Repeat exactly the lines from the one containing "half = case_half()" through the one containing "if empty is", both lines included, please, without any other lines.

INPUT RECORDS
##########
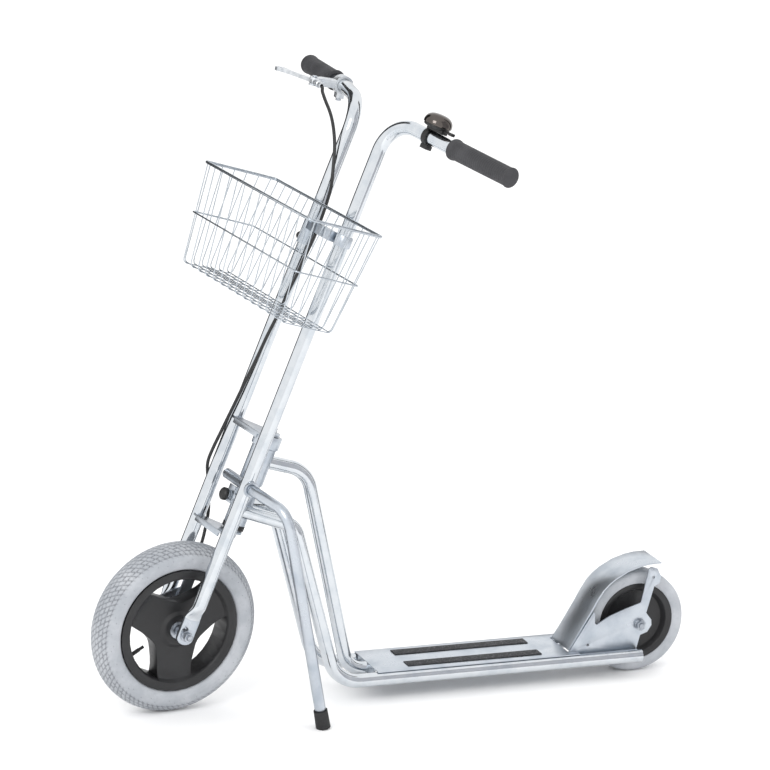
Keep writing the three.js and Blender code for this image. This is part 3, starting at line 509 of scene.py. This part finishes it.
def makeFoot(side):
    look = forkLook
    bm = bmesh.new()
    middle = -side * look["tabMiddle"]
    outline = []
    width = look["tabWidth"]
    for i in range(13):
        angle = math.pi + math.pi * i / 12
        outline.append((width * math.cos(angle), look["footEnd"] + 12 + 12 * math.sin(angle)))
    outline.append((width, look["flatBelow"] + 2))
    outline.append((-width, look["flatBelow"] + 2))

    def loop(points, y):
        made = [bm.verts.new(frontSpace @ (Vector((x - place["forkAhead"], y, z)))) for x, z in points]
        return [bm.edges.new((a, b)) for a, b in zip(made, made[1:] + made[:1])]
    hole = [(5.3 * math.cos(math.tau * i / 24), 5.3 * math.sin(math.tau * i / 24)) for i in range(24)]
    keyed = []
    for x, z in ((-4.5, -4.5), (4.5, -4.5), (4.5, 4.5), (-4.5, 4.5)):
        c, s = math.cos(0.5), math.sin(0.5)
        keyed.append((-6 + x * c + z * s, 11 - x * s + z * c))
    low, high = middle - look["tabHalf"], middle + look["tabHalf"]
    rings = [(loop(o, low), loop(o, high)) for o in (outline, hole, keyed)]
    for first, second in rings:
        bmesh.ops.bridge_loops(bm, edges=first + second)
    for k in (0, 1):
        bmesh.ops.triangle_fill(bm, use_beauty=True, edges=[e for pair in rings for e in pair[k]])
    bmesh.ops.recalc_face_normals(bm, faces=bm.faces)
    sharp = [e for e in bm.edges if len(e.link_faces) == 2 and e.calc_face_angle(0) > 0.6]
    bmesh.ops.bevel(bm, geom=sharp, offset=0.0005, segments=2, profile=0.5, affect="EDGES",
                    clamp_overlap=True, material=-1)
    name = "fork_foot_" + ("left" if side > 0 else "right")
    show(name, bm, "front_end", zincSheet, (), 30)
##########
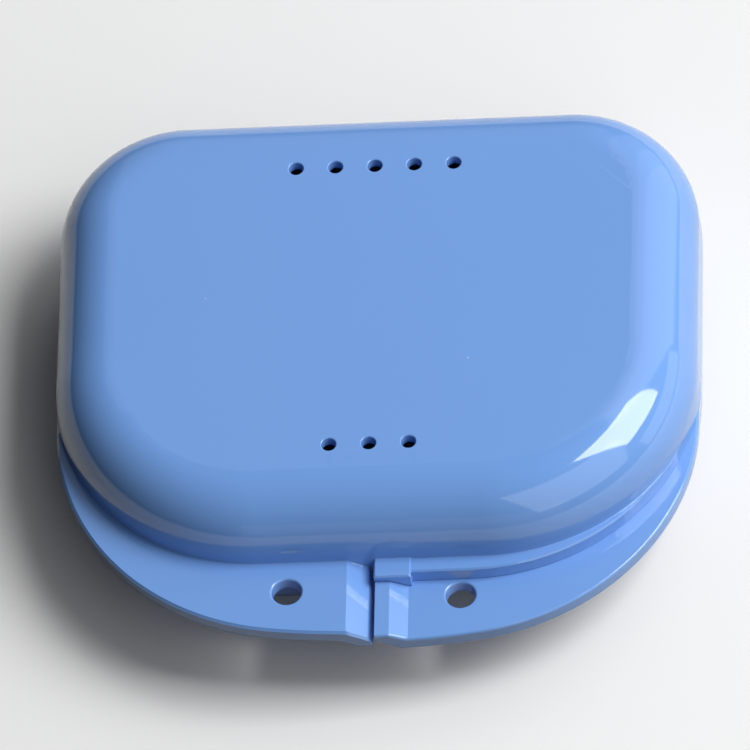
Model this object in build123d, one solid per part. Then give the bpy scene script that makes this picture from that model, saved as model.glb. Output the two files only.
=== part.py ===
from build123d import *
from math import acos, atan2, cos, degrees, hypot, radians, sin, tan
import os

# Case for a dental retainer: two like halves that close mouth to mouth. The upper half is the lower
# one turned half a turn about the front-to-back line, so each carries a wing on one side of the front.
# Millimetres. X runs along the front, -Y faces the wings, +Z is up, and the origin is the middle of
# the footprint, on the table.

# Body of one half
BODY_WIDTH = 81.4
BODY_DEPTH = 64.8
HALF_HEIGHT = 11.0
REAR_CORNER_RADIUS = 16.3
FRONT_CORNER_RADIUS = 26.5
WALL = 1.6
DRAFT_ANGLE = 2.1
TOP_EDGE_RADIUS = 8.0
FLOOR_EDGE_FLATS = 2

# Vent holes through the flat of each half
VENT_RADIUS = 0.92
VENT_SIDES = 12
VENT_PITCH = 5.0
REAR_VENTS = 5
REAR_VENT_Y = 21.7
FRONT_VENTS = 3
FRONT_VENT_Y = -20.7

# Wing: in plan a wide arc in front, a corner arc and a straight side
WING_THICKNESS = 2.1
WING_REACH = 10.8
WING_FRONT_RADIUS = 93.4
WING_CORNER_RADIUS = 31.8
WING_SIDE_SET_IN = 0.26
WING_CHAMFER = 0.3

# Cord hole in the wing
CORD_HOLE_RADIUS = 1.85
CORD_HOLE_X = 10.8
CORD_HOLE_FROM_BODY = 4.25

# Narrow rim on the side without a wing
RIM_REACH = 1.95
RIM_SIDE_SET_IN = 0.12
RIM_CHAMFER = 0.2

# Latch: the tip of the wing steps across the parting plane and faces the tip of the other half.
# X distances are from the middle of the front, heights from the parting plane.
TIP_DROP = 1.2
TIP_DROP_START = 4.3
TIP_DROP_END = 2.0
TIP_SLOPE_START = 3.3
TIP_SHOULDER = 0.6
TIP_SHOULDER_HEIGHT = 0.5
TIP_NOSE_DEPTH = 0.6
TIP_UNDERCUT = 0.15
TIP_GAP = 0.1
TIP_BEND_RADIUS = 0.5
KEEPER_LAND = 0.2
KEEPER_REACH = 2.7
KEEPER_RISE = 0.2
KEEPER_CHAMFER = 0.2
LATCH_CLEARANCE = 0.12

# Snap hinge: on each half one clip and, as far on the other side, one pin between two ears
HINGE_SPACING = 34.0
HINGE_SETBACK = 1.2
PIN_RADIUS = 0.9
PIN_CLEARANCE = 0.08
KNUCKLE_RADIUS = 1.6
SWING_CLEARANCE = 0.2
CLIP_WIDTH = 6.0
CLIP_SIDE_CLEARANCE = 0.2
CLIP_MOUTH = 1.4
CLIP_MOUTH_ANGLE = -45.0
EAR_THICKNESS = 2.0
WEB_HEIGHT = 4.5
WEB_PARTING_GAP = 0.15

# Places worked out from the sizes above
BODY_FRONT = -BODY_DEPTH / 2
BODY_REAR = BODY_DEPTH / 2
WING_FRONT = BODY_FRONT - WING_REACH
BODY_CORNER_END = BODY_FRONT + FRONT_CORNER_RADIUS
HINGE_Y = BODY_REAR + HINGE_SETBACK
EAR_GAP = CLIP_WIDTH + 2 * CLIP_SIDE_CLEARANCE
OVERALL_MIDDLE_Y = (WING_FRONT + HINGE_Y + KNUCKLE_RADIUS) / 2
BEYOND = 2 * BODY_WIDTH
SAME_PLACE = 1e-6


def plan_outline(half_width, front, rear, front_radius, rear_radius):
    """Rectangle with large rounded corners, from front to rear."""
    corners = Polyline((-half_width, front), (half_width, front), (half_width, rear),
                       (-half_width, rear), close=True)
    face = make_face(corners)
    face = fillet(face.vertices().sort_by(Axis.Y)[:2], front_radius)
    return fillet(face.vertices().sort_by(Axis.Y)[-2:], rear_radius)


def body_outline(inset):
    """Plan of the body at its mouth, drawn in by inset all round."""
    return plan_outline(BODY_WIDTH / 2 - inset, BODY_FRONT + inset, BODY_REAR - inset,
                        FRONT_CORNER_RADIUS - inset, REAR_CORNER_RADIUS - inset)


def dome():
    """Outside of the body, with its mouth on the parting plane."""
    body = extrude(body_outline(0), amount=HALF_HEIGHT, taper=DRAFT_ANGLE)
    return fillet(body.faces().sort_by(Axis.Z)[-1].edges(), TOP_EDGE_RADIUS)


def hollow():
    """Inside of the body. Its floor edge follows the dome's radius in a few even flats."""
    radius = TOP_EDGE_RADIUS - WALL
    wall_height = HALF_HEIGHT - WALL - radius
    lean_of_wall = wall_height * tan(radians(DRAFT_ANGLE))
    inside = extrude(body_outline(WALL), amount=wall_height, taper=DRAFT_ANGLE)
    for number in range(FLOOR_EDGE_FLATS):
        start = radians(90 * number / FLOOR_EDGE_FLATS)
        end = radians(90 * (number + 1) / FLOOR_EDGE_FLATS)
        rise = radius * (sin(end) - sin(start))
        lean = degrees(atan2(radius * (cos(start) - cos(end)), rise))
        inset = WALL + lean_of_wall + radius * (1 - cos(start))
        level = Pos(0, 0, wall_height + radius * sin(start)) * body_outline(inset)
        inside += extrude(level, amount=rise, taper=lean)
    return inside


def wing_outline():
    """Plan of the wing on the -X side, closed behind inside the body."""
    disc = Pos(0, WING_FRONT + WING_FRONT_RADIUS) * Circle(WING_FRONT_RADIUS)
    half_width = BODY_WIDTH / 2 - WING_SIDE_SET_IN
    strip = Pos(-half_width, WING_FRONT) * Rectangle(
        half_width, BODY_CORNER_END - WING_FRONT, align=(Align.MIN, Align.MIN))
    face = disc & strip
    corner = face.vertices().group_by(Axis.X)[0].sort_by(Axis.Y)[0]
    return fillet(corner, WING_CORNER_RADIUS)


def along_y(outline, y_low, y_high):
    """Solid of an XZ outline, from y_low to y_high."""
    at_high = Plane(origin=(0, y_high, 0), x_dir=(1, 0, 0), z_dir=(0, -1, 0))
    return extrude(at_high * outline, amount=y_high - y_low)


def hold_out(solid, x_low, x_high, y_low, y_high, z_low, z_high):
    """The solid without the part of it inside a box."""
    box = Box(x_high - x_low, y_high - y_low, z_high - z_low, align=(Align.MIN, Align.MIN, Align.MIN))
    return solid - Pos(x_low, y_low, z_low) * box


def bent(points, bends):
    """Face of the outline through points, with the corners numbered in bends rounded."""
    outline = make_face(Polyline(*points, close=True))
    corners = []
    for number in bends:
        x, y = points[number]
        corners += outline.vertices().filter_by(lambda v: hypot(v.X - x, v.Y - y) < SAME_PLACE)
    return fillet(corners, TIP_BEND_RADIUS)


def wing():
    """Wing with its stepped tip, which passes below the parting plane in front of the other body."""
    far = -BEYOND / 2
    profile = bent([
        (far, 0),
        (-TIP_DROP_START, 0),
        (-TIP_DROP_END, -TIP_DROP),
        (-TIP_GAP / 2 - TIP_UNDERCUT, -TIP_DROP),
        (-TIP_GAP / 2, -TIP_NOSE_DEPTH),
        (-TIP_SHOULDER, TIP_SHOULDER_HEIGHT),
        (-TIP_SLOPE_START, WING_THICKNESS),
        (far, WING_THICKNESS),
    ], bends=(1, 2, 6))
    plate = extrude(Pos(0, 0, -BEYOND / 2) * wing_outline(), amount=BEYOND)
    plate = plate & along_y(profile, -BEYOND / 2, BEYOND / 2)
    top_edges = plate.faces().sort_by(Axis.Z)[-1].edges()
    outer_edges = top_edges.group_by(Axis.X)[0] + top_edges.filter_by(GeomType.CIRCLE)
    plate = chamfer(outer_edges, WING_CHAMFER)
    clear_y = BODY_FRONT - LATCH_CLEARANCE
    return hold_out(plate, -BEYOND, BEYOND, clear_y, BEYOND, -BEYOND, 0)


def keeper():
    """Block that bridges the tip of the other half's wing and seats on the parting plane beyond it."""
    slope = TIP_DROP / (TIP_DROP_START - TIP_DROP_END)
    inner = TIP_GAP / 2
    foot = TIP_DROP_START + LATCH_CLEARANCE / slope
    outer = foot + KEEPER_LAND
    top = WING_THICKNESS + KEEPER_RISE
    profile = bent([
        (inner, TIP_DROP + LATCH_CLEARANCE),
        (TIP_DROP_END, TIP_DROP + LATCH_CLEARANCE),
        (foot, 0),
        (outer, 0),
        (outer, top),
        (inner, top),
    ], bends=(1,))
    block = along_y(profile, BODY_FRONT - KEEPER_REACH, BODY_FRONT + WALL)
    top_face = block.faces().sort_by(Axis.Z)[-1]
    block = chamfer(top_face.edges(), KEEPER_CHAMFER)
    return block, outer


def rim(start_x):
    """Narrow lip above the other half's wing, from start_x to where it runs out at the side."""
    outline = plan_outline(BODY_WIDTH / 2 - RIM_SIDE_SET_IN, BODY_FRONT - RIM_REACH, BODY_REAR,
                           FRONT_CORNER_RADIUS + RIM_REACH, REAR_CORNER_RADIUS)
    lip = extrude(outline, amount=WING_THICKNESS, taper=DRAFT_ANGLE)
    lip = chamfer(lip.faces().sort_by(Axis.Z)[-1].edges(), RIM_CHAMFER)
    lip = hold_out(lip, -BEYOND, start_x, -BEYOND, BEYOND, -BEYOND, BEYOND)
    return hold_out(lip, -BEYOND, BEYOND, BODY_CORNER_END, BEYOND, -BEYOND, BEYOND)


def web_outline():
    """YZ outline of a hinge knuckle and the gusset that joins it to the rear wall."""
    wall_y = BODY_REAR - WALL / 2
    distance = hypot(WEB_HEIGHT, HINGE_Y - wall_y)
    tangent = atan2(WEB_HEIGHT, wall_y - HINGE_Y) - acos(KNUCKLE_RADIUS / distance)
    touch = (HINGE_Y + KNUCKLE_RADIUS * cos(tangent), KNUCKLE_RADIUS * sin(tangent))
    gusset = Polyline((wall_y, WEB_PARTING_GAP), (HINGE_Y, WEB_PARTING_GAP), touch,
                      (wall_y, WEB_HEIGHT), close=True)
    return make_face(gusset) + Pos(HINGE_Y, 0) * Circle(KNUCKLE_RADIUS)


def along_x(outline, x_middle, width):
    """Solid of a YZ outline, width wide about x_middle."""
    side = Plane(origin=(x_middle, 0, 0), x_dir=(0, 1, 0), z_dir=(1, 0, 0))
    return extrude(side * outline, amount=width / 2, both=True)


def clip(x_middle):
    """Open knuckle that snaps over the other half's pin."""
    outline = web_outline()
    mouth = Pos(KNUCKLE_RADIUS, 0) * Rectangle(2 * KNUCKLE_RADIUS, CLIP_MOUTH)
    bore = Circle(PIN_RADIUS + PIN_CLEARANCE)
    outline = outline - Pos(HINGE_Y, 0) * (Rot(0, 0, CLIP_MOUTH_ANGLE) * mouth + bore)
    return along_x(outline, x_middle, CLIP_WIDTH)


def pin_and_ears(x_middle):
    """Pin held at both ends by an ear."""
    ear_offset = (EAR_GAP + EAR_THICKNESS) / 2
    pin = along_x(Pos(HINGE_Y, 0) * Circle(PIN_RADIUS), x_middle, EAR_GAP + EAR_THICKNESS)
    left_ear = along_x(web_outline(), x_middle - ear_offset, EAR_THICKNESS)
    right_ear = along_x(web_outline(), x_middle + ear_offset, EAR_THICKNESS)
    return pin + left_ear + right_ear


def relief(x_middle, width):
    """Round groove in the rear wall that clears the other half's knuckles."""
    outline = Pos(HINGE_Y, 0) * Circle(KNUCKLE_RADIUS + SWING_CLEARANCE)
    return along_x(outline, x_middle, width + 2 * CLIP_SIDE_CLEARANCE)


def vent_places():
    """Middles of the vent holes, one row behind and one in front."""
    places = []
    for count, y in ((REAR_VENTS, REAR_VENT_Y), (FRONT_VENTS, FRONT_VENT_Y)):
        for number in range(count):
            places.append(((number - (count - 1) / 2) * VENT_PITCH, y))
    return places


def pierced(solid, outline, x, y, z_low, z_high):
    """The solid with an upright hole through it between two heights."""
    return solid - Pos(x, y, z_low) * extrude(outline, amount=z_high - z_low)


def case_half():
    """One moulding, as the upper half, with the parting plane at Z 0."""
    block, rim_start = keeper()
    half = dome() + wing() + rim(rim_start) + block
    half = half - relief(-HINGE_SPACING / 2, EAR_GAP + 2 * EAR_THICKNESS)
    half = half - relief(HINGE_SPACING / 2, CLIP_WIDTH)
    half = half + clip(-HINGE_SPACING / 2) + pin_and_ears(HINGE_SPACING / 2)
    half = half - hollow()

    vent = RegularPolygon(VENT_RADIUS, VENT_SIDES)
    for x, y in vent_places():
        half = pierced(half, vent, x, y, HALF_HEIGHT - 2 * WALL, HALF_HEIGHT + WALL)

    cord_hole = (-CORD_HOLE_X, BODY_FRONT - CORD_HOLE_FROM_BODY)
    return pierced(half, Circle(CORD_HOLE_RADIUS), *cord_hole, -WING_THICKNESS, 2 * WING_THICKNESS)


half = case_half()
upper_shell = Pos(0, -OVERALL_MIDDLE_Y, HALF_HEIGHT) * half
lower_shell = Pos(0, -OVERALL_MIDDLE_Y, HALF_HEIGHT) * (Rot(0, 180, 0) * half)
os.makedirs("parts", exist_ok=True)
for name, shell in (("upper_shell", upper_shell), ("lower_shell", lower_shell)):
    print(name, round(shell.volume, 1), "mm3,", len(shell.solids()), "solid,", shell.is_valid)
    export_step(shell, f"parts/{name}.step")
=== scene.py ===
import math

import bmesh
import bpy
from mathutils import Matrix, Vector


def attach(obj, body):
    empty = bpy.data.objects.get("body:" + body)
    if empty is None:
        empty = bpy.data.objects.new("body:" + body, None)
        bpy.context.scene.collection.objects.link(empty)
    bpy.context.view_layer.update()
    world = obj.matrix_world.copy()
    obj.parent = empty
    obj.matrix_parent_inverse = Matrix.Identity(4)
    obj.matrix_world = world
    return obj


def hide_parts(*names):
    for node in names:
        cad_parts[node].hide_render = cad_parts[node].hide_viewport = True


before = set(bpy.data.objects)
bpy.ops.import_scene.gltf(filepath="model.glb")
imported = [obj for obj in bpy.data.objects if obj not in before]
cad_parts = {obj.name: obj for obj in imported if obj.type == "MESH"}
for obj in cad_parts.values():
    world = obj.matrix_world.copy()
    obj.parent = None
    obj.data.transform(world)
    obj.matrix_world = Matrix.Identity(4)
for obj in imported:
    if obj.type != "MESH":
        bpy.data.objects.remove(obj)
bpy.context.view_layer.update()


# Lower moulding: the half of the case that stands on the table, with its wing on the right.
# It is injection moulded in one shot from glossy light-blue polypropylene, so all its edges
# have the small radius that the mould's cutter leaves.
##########
ANSWER TO THE PROBLEM
half = case_half()
upper_shell = Pos(0, -OVERALL_MIDDLE_Y, HALF_HEIGHT) * half
lower_shell = Pos(0, -OVERALL_MIDDLE_Y, HALF_HEIGHT) * (Rot(0, 180, 0) * half)
os.makedirs("parts", exist_ok=True)
for name, shell in (("upper_shell", upper_shell), ("lower_shell", lower_shell)):
    print(name, round(shell.volume, 1), "mm3,", len(shell.solids()), "solid,", shell.is_valid)
    export_step(shell, f"parts/{name}.step")
=== scene.py ===
import math

import bmesh
import bpy
from mathutils import Matrix, Vector


def attach(obj, body):
    empty = bpy.data.objects.get("body:" + body)
    if empty is None:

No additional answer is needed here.